Score-Based and Diffusion Denoisers
Training a denoiser at multiple noise scales gives a score estimate \(\nabla_{\mathbf{x}} \log p(\mathbf{x})\) via the Vincent identity. This estimate drives the reverse process of DDPM and other diffusion models: a generative model where sampling is repeated denoising. Denoising is no longer a one-shot fix but the building block of generation.
Choosing How Aggressively to Denoise
Every denoiser has a knob — rank \(k\) for SVD truncation, smoothing radius for filters, noise variance for shrinkage, training noise scale for autoencoders. Tuning it is a bias-variance trade-off:
- Too little denoising. Output still noisy; variance high.
- Too much denoising. Genuine signal features are smoothed away; bias high.
Practical strategies:
- Validation. When clean references are available (or simulated), pick the setting that minimizes error on held-out data.

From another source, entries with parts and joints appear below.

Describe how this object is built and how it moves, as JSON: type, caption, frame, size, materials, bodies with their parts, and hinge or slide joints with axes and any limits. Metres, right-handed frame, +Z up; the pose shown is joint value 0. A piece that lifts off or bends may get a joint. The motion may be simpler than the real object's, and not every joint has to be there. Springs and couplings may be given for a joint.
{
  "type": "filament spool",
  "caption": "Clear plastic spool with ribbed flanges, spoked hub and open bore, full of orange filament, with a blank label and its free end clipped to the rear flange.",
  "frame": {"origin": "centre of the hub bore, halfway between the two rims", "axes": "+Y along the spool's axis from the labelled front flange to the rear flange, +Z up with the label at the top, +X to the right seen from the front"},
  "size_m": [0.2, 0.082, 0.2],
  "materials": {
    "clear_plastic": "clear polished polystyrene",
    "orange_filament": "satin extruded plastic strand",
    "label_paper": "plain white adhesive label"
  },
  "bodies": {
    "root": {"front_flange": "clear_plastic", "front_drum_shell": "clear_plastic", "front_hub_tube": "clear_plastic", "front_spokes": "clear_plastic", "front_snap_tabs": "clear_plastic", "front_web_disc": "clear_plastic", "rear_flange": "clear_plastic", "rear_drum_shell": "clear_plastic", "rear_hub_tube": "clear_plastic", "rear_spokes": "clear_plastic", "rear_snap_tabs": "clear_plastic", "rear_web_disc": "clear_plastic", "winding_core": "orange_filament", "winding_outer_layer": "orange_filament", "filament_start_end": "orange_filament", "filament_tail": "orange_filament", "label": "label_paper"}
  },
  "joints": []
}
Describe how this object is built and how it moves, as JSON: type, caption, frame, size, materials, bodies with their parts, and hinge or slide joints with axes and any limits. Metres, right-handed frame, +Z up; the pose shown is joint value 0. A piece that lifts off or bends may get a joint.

- Cross-validation on synthetic noise. Add extra known noise, ask the denoiser to recover the lightly-noisy version, and pick the setting that does it best (Stein’s unbiased risk estimate formalizes this).
- Scree plot. For SVD truncation, look for an elbow in the singular value spectrum.
- Domain knowledge. Sometimes the noise model is known (Poisson shot noise in photon detectors, quantization noise in audio) and dictates the right operator.
When Denoising Helps
Denoising is appropriate when:
- The signal has lower effective dimensionality than the observation space.
- The noise model is at least roughly known.
- Downstream tasks (regression, classification, clustering) are noise-sensitive.
It is not appropriate when:
- The “noise” is actually the signal — e.g., texture in textures, jitter in jitter analysis.
- The downstream model is itself robust to noise.
- The bias introduced by denoising is worse than the variance reduction (a real risk for over-aggressive denoising on high-resolution data).
The core idea is small and reusable: assume the signal is structured, assume the noise is not, and project or shrink toward the structured prior. Linear methods do this with subspaces; nonlinear methods do it with learned manifolds.